■ WHAT IS ASKED:
Up to and including the line that contains "# Belt clamp", write out each line of the material from its first line, exactly.

■ THE RECORDS:
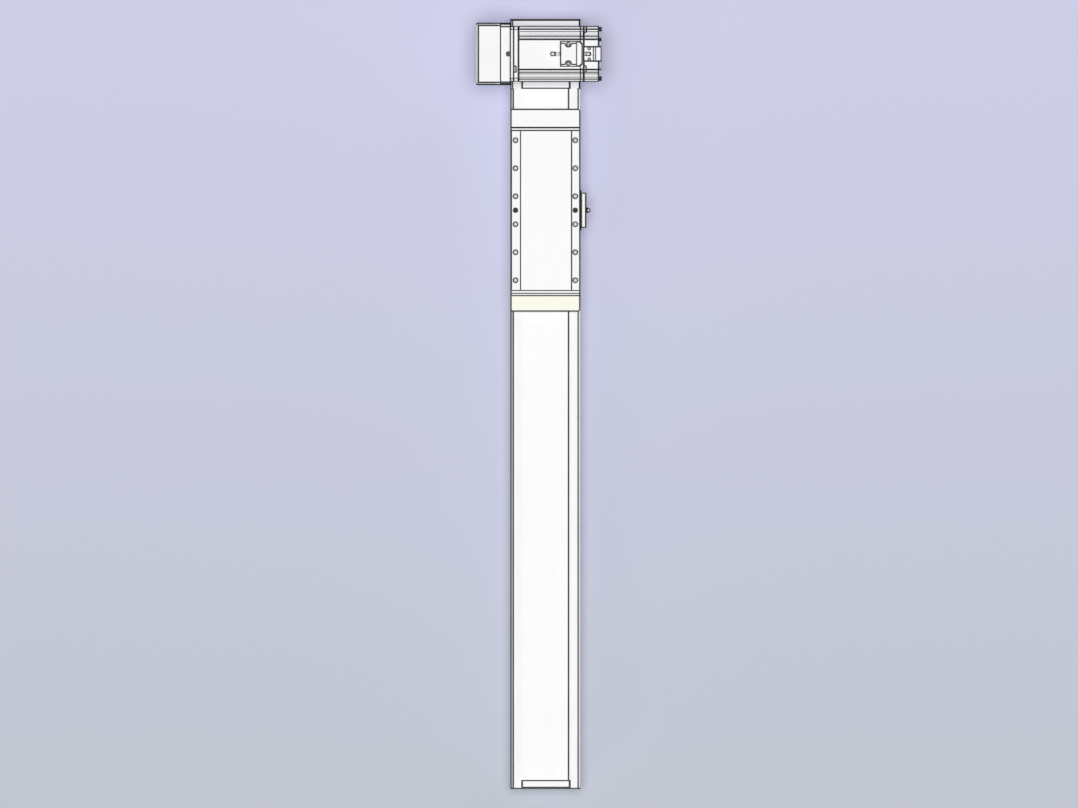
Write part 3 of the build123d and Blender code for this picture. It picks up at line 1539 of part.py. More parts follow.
with BuildPart() as guide_block_end_caps:
    for middle in block_middles:
        for front in (middle + block_length / 2 + block_cap_length, middle - block_length / 2):
            with BuildSketch(across(front)):
                with Locations((0, block_low + block_cap_inset)):
                    Rectangle(
                        block_width - 2 * block_cap_inset,
                        block_top - block_low - 2 * block_cap_inset,
                        align=(Align.CENTER, Align.MIN),
                    )
                chamfer(vertices(), block_cap_edge)
                with BuildLine():
                    Polyline(*rail_outline(slide_gap), close=True)
                make_face(mode=Mode.SUBTRACT)
            extrude(amount=block_cap_length)
guide_block_end_caps.part.label = "guide_block_end_caps"
export_step(guide_block_end_caps.part, "parts/guide_block_end_caps.step")

# Belt clamp plates, whose teeth hold the belt's ends against the underside of the neck

with BuildPart() as belt_clamp_plates:
    for side, middle in zip((-1, 1), clamp_middles):
        with BuildSketch(level(block_top)):
            with Locations((0, middle)):
                Rectangle(belt_clamp_width, belt_clamp_length)
            with Locations((0, carriage_place)):
                with Locations(*belt_clamp_spots):
                    Circle(belt_clamp_screw / 2 + pass_gap / 2, mode=Mode.SUBTRACT)
        extrude(amount=-belt_clamp_thickness)
        ridge_start = carriage_place + side * belt_clamp_middle_gap / 2
        ridge_stop = carriage_place + side * ridge_teeth * belt_pitch
        ridge_z = spindle_height + land_radius - turn_gap
        ridge = [(ridge_start, block_top), (ridge_start, ridge_z)]
        for index in range(ridge_teeth):
            place = (carriage_place + side * (index + 0.5) * belt_pitch, spindle_height + pitch_radius)
            notch = tooth_points(place, (0, -1), turn_gap, turn_gap)
            ridge += notch if side > 0 else notch[::-1]
        ridge += [(ridge_stop, ridge_z), (ridge_stop, block_top)]
        with BuildSketch(beside(0)):
            with BuildLine():
                Polyline(*ridge, close=True)
            make_face()
        extrude(amount=drive_belt_width / 2, both=True)
belt_clamp_plates.part.label = "belt_clamp_plates"
export_step(belt_clamp_plates.part, "parts/belt_clamp_plates.step")

# Cap screws that hold the table on its blocks and the clamp plates under the neck
clamp_face = Plane(
    origin=(0, carriage_place, block_top - belt_clamp_thickness), x_dir=(1, 0, 0), z_dir=(0, 0, -1)
)
with BuildPart() as carriage_cap_screws:
    add(
        socket_screws(
            level(block_screw_seat),
            block_screw_spots,
            block_screw,
            block_screw_seat - block_top + block_screw_grip - tip_gap,
        ).part
    )
    add(
        socket_screws(
            clamp_face, belt_clamp_spots, belt_clamp_screw, belt_clamp_thickness + belt_clamp_grip - tip_gap
        ).part
    )
carriage_cap_screws.part.label = "carriage_cap_screws"
export_step(carriage_cap_screws.part, "parts/carriage_cap_screws.step")

# Plates between the table and its end covers, each with a window for the strip
window_top = tunnel_floor + window_rise
wiper_low = body_height + wiper_gap
cover_low = body_height + end_gap


def end_frame(front, low, thickness):
    """Plate across the carriage's end, open below for the strip, with holes for the cover's screws."""
    with BuildPart() as frame:
        with BuildSketch(across(front)):
            with Locations((0, low)):
                Rectangle(body_width, table_height - low, align=(Align.CENTER, Align.MIN))
                Rectangle(
                    2 * tunnel_half, window_top - low, align=(Align.CENTER, Align.MIN), mode=Mode.SUBTRACT
                )
            chamfer(vertices().group_by(Axis.Y)[-1], table_chamfer)
            with Locations(*end_screw_spots):
                Circle(end_screw / 2 + pass_gap / 2, mode=Mode.SUBTRACT)
        extrude(amount=thickness)
    return frame.part


drive_adapter_end = carriage_place + table_end + adapter_thickness
drive_wiper_end = drive_adapter_end + wiper_drive_thickness
tail_adapter_end = carriage_place - table_end - adapter_thickness
tail_wiper_end = tail_adapter_end - wiper_tail_thickness
drive_cover_end = carriage_place + table_end + end_length
tail_cover_end = carriage_place - table_end - end_length

with BuildPart() as adapter_plates:
    add(end_frame(drive_adapter_end, table_low, adapter_thickness))
    add(end_frame(carriage_place - table_end, table_low, adapter_thickness))
adapter_plates.part.label = "adapter_plates"
export_step(adapter_plates.part, "parts/adapter_plates.step")

with BuildPart() as wiper_plates:
    add(end_frame(drive_wiper_end, wiper_low, wiper_drive_thickness))
    add(end_frame(tail_adapter_end, wiper_low, wiper_tail_thickness))
wiper_plates.part.label = "wiper_plates"
export_step(wiper_plates.part, "parts/wiper_plates.step")

# End covers, hollow below for the roller that presses the strip down, with the roller's pins
roller_z = recess_floor + strip_thickness + turn_gap + roller_diameter / 2
roller_half = tunnel_half - roller_end_gap
roller_pin_half = tunnel_half + roller_pin_grip


def end_cover(inner, outer):
    """Cover from its inner face to its outer face, which lies on the side away from the table."""
    side = 1 if outer > inner else -1
    with BuildPart() as cover:
        with BuildSketch(level(cover_low)):
            with Locations((0, (inner + outer) / 2)):
                Rectangle(body_width, abs(outer - inner))
            chamfer(vertices().sort_by(Axis.Y)[::-side][:2], end_corner)
        extrude(amount=table_height - cover_low)
        chamfer(faces().sort_by(Axis.Z)[-1].edges().filter_by(Axis.Y), table_chamfer)
        with BuildSketch(level(cover_low)):
            with Locations((0, (inner + outer - side * end_wall) / 2)):
                Rectangle(2 * tunnel_half, abs(outer - inner) - end_wall)
        extrude(amount=table_height - cover_low - end_wall, mode=Mode.SUBTRACT)
        with BuildSketch(across(outer)):
            with Locations(*end_screw_spots):
                Circle(end_screw_pocket)
        extrude(amount=side * end_screw_seat, mode=Mode.SUBTRACT)
        with BuildSketch(across(outer)):
            with Locations(*end_screw_spots):
                Circle(end_screw / 2 + pass_gap / 2)
        extrude(amount=side * abs(outer - inner), mode=Mode.SUBTRACT)
        with BuildSketch(beside(0, carriage_place + side * roller_reach, roller_z)):
            Circle(roller_pin / 2 + seat_gap)
        extrude(amount=roller_pin_half + seat_gap, both=True, mode=Mode.SUBTRACT)
    return cover


def press_roller(side):
    """Roller that turns on its pin just over the strip, at one end of the carriage."""
    with BuildPart() as roller:
        with BuildSketch(beside(0, carriage_place + side * roller_reach, roller_z)):
            Circle(roller_diameter / 2)
            Circle(roller_pin / 2 + turn_gap, mode=Mode.SUBTRACT)
        extrude(amount=roller_half, both=True)
    return roller


end_cover_drive = end_cover(drive_wiper_end, drive_cover_end)
end_cover_drive.part.label = "end_cover_drive"
export_step(end_cover_drive.part, "parts/end_cover_drive.step")

end_cover_tail = end_cover(tail_wiper_end, tail_cover_end)
end_cover_tail.part.label = "end_cover_tail"
export_step(end_cover_tail.part, "parts/end_cover_tail.step")

press_roller_drive = press_roller(1)
press_roller_drive.part.label = "press_roller_drive"
export_step(press_roller_drive.part, "parts/press_roller_drive.step")

press_roller_tail = press_roller(-1)
press_roller_tail.part.label = "press_roller_tail"
export_step(press_roller_tail.part, "parts/press_roller_tail.step")

with BuildPart() as roller_pins:
    for side in (-1, 1):
        with BuildSketch(beside(0, carriage_place + side * roller_reach, roller_z)):
            Circle(roller_pin / 2)
        extrude(amount=roller_pin_half, both=True)
roller_pins.part.label = "roller_pins"
export_step(roller_pins.part, "parts/roller_pins.step")

end_screw_length = end_length - end_screw_seat + end_screw_grip - 2 * tip_gap
end_screw_mirrored = [(-x, y) for x, y in end_screw_spots]
with BuildPart() as end_cover_screws:
    tail_seat = across(tail_cover_end + end_screw_seat)
    drive_seat = toward_drive(drive_cover_end - end_screw_seat)
    add(socket_screws(tail_seat, end_screw_spots, end_screw, end_screw_length).part)
    add(socket_screws(drive_seat, end_screw_mirrored, end_screw, end_screw_length).part)
end_cover_screws.part.label = "end_cover_screws"
export_step(end_cover_screws.part, "parts/end_cover_screws.step")

# Grease port on the right side: gasket, block, nipple and two screws
gasket_face = beside(half_body, carriage_place, port_centre_height)
port_back = beside(half_body + gasket_thickness, carriage_place, port_centre_height)
port_front = beside(port_face, carriage_place, port_centre_height)

with BuildPart() as grease_port_gasket:
    with BuildSketch(gasket_face):
        RectangleRounded(gasket_length, gasket_height, gasket_corner)
        with Locations(*port_screw_spots):
            Circle(end_screw / 2 + pass_gap / 2, mode=Mode.SUBTRACT)
    extrude(amount=gasket_thickness)
grease_port_gasket.part.label = "grease_port_gasket"
export_step(grease_port_gasket.part, "parts/grease_port_gasket.step")

with BuildPart() as grease_port_block:
    with BuildSketch(port_back):
        Rectangle(port_length, port_height)
    extrude(amount=port_thickness)
    chamfer(faces().sort_by(Axis.X)[-1].edges(), table_chamfer)
    with Locations(port_front):
        with Locations(*[(x, y, 0) for x, y in port_screw_spots]):
            CounterSinkHole(end_screw / 2, flat_head * end_screw, port_thickness, flat_head_angle)
    with BuildSketch(port_front):
        Circle(nipple_seat + seat_gap)
    extrude(amount=-nipple_reach - seat_gap, mode=Mode.SUBTRACT)
grease_port_block.part.label = "grease_port_block"
export_step(grease_port_block.part, "parts/grease_port_block.step")

nipple_head = nipple_diameter / 2
with BuildPart() as grease_nipple:
    nipple_plane = Plane(
        origin=(port_face, carriage_place, port_centre_height), x_dir=(1, 0, 0), z_dir=(0, -1, 0)
    )
    with BuildSketch(nipple_plane):
        with BuildLine():
            Polyline(
                (-nipple_reach, 0),
                (-nipple_reach, nipple_seat),
                (0, nipple_seat),
                (0, nipple_head),
                (0.50 * nipple_length, nipple_head),
                (0.55 * nipple_length, nipple_neck * nipple_head),
                (0.70 * nipple_length, nipple_neck * nipple_head),
                (0.80 * nipple_length, nipple_ball * nipple_head),
                (0.90 * nipple_length, nipple_ball * nipple_head),
                (nipple_length, nipple_mouth * nipple_head),
                (nipple_length, 0),
                close=True,
            )
        make_face()
    revolve(axis=Axis((0, carriage_place, port_centre_height), (1, 0, 0)))
grease_nipple.part.label = "grease_nipple"
export_step(grease_nipple.part, "parts/grease_nipple.step")

port_screws = flat_screws(port_front, port_screw_spots, end_screw, port_screw_length)
port_screws.part.label = "grease_port_screws"
export_step(port_screws.part, "parts/grease_port_screws.step")
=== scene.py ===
import math

import bpy
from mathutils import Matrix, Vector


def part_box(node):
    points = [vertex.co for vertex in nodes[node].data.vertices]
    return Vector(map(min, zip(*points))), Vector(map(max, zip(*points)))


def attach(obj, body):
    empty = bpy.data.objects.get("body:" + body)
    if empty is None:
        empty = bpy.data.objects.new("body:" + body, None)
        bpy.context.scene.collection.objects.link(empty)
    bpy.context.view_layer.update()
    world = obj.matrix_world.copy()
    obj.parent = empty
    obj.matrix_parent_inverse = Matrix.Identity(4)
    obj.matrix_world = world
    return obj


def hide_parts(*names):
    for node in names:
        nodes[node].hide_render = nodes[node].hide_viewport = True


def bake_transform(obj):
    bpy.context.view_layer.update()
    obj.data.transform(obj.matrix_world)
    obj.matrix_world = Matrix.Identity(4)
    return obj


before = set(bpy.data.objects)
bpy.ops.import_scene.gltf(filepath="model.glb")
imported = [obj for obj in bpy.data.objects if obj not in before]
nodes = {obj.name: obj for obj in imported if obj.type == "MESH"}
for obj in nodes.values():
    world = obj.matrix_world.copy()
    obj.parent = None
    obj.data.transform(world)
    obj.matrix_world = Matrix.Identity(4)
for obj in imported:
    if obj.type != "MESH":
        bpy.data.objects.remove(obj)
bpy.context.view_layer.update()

MM = 0.001
X, Y, Z = 0, 1, 2

# Camera: straight down on the actuator, with the drive end at the top of the picture
PICTURE_WIDTH = 1078
PICTURE_HEIGHT = 808
PIXEL = 15 / 14 * MM
PICTURE_MIDDLE = (-6.86 * MM, 37.4 * MM)  # its place on the object
CAMERA_HEIGHT = 2.0
SEEN_DEPTH = 10.0
camera_data = bpy.data.cameras.new("camera")
camera_data.type = "ORTHO"
camera_data.ortho_scale = PICTURE_WIDTH * PIXEL
camera_data.clip_end = SEEN_DEPTH
camera = bpy.data.objects.new("camera", camera_data)
camera.location = (*PICTURE_MIDDLE, CAMERA_HEIGHT)
bpy.context.scene.collection.objects.link(camera)
bpy.context.scene.camera = camera
bpy.context.scene.view_settings.view_transform = "Standard"


def linear(value):
    """A colour of 0 to 255, as it looks, in the units of a shader."""
    share = value / 255
    return share / 12.92 if share <= 0.04045 else ((share + 0.055) / 1.055) ** 2.4


def colour(*values):
    """An opaque colour from its red, green and blue of 0 to 255."""
    return tuple(linear(value) for value in values) + (1.0,)


WHITE = colour(251, 251, 252)
INK = colour(1, 1, 2)
EDGE_RADIUS = 2.0 * MM
BEVEL_SAMPLES = 8
FLAT = 0.9998  # cosine of the rounded normal's turn where the dark line of an edge starts
TURNED = 0.996  # and where it is full
LEAST_RISE = 0.15  # upward share of the normal of a face that carries drawn lines
NOISE_LOW = 0.3  # nearly all of a noise lies between this and the next value
NOISE_HIGH = 0.7
FINE_DETAIL = 3.0
BROAD_DETAIL = 4.0
BROAD_SCALE = 18.0
GLOSS = 0.3
RELIEF_DEPTH = 0.1 * MM
EVEN = (1, 1, 1)
ALONG_X = (0.02, 1, 1)
ALONG_Y = (1, 0.02, 1)


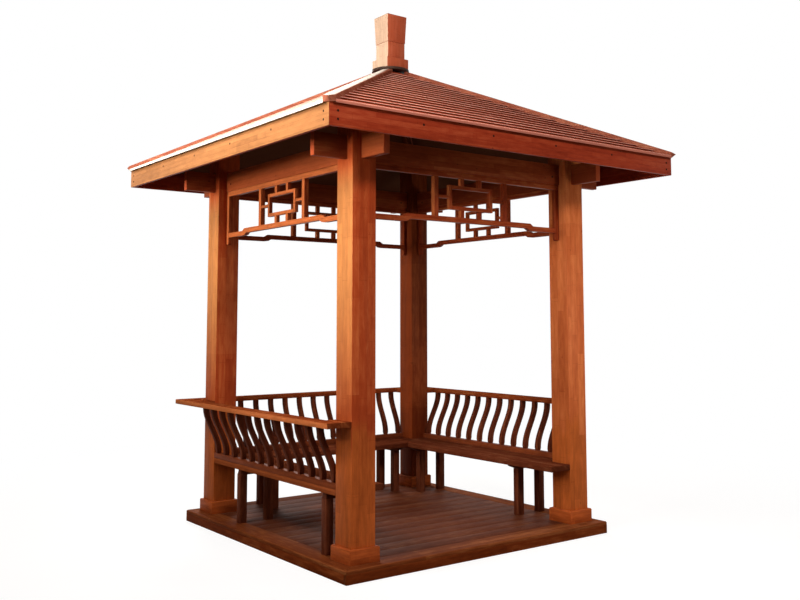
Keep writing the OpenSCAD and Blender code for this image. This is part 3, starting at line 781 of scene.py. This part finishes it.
def lamp(name, at, aim, wide, high, power, spread=180, colour=(1.0, 0.97, 0.92)):
    """A soft box; a spread below 180 degrees is a grid that keeps its light near the aim."""
    light = bpy.data.lights.new(name, "AREA")
    light.shape = "RECTANGLE"
    light.size, light.size_y = wide, high
    light.energy = power
    light.spread = math.radians(spread)
    light.color = colour
    lamp_object = bpy.data.objects.new(name, light)
    lamp_object.location = at
    lamp_object.visible_camera = False
    lamp_object.rotation_euler = (Vector(aim) - Vector(at)).to_track_quat("-Z", "Y").to_euler()
    bpy.context.scene.collection.objects.link(lamp_object)


stage_floor()
white_world(0.13)
lamp("left_near_softbox", (-4.0, -1.2, 2.75), (0, -1.5, 2.55), 1.6, 1.2, 31, 80)
lamp("left_back_softbox", (-5.5, 1.6, 3.0), (0, 1.0, 3.2), 2.0, 1.5, 39, 60)
lamp("left_top_softbox", (-4.5, -0.3, 5.2), (-1.0, 0, 3.0), 2.5, 1.5, 70, 90)
lamp("front_softbox", (-2.0, -7.0, 5.4), (0, 0, 1.8), 1.4, 1.0, 250, 180, (1.0, 0.89, 0.87))
lamp("right_front_softbox", (2.3, -3.0, 1.5), (0.9, -1, 1.5), 1.0, 1.0, 9, 90)
lamp("back_softbox", (2.5, 7.5, 5.0), (0, 0.4, 2.0), 2.5, 2.0, 390)
lamp("right_back_softbox", (4.5, 4.0, 3.4), (0.4, 0.2, 0.4), 2.0, 1.6, 30)
lamp("right_softbox", (6.0, -0.5, 3.0), (0, 0, 1.2), 2.5, 2.0, 25)

EYE, YAW, PITCH, ROLL = (-4.245238, -5.878902, 1.548968), 0.6468013, 0.0923839, -0.0013761
SENSOR, LENS, SHIFT_X, SHIFT_Y = 36, 41.873, -0.01256, -0.08034
ahead = Vector((math.sin(YAW) * math.cos(PITCH), math.cos(YAW) * math.cos(PITCH), math.sin(PITCH)))
right = Vector((math.cos(YAW), -math.sin(YAW), 0))
up = right.cross(ahead)
right, up = right * math.cos(ROLL) + up * math.sin(ROLL), up * math.cos(ROLL) - right * math.sin(ROLL)
camera_data = bpy.data.cameras.new("camera")
camera_data.sensor_width = SENSOR
camera_data.lens = LENS
camera_data.shift_x, camera_data.shift_y = SHIFT_X, SHIFT_Y
camera = bpy.data.objects.new("camera", camera_data)
camera.matrix_world = Matrix.Translation(EYE) @ Matrix((right, up, -ahead)).transposed().to_4x4()
bpy.context.scene.collection.objects.link(camera)
bpy.context.scene.camera = camera
bpy.context.scene.view_settings.view_transform = "Standard"
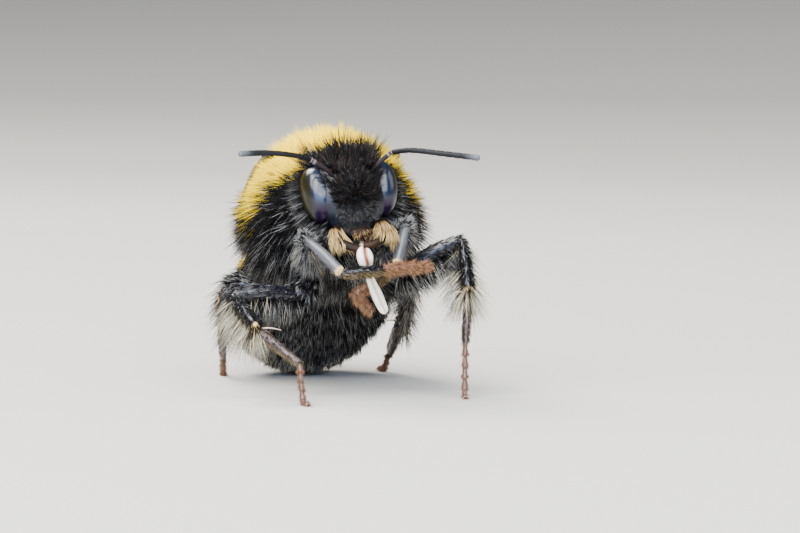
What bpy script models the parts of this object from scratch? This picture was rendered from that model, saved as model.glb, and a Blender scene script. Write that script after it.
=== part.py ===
"""A queen bumblebee, life size, as a still standing model.

Frame: +Z up, the bee faces -Y and its right side is at -X. The origin is on the floor, in the
middle of the model's box. Sizes are in millimetres and in degrees; loft() turns them into metres.

Every solid is a loft: a row of closed rings joined side by side. The solids reach out to the tips
of the coat. Neighbours that would share space are parted by thin cuts, GAP wide.
"""

import math

import bmesh
import bpy
import numpy as np

MM = 0.001
GAP = 0.06  # clearance left between two neighbouring pieces
TRUNK_SIDES = 22  # facets round the thorax, the abdomen and the head

# Stance
THORAX_HEIGHT = 10.1  # middle of the thorax above the floor
BODY_PITCH = 34.0  # the thorax leans back, head up
HEAD_FORWARD = 4.75  # middle of the head from the middle of the thorax, along the body
HEAD_BELOW = 1.65
HEAD_PITCH = 21.0  # degrees that the face looks up
HEAD_ROLL = 5.0  # the crown leans towards the bee's right

# Thorax, out to the tips of the coat
THORAX_HALF_WIDTH = 5.0
THORAX_HALF_LENGTH = 4.6
THORAX_HALF_HEIGHT = 4.85
THORAX_BELLY_SHARE = 0.9  # the underside is flatter than the back
COLLAR_SWELL = 0.05
SCUTELLUM_SWELL = 0.06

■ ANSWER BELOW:
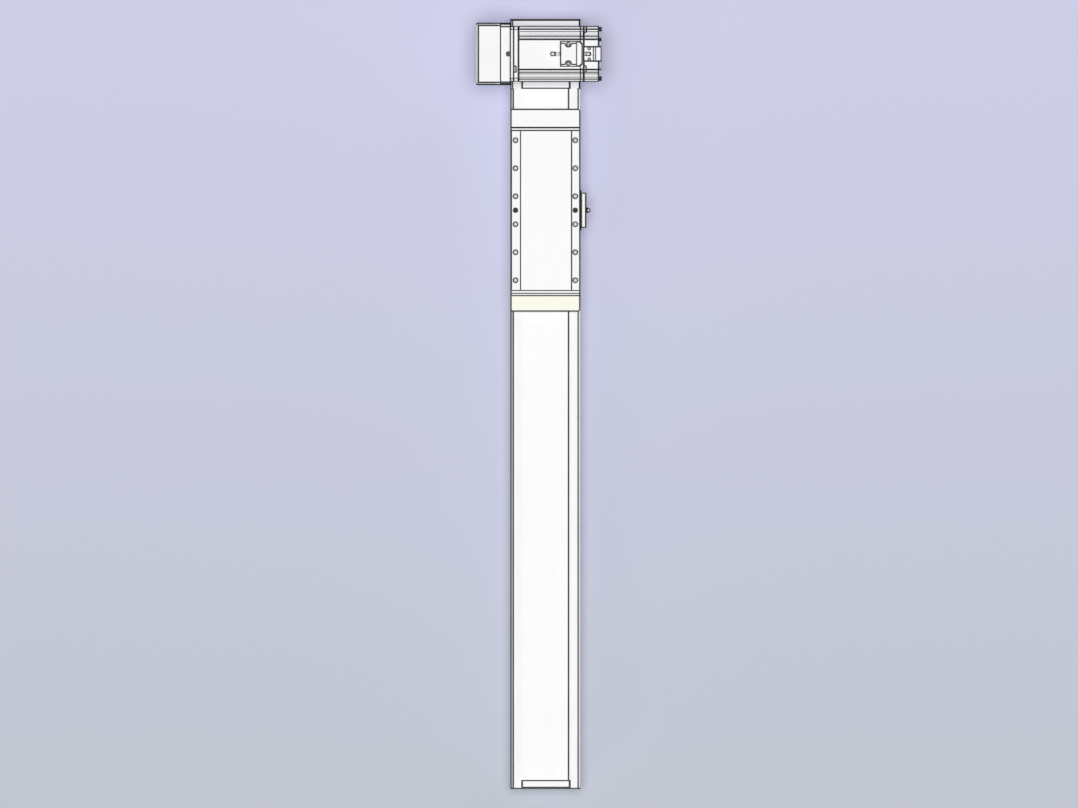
Write part 3 of the build123d and Blender code for this picture. It picks up at line 1539 of part.py. More parts follow.
with BuildPart() as guide_block_end_caps:
    for middle in block_middles:
        for front in (middle + block_length / 2 + block_cap_length, middle - block_length / 2):
            with BuildSketch(across(front)):
                with Locations((0, block_low + block_cap_inset)):
                    Rectangle(
                        block_width - 2 * block_cap_inset,
                        block_top - block_low - 2 * block_cap_inset,
                        align=(Align.CENTER, Align.MIN),
                    )
                chamfer(vertices(), block_cap_edge)
                with BuildLine():
                    Polyline(*rail_outline(slide_gap), close=True)
                make_face(mode=Mode.SUBTRACT)
            extrude(amount=block_cap_length)
guide_block_end_caps.part.label = "guide_block_end_caps"
export_step(guide_block_end_caps.part, "parts/guide_block_end_caps.step")

# Belt clamp plates, whose teeth hold the belt's ends against the underside of the neck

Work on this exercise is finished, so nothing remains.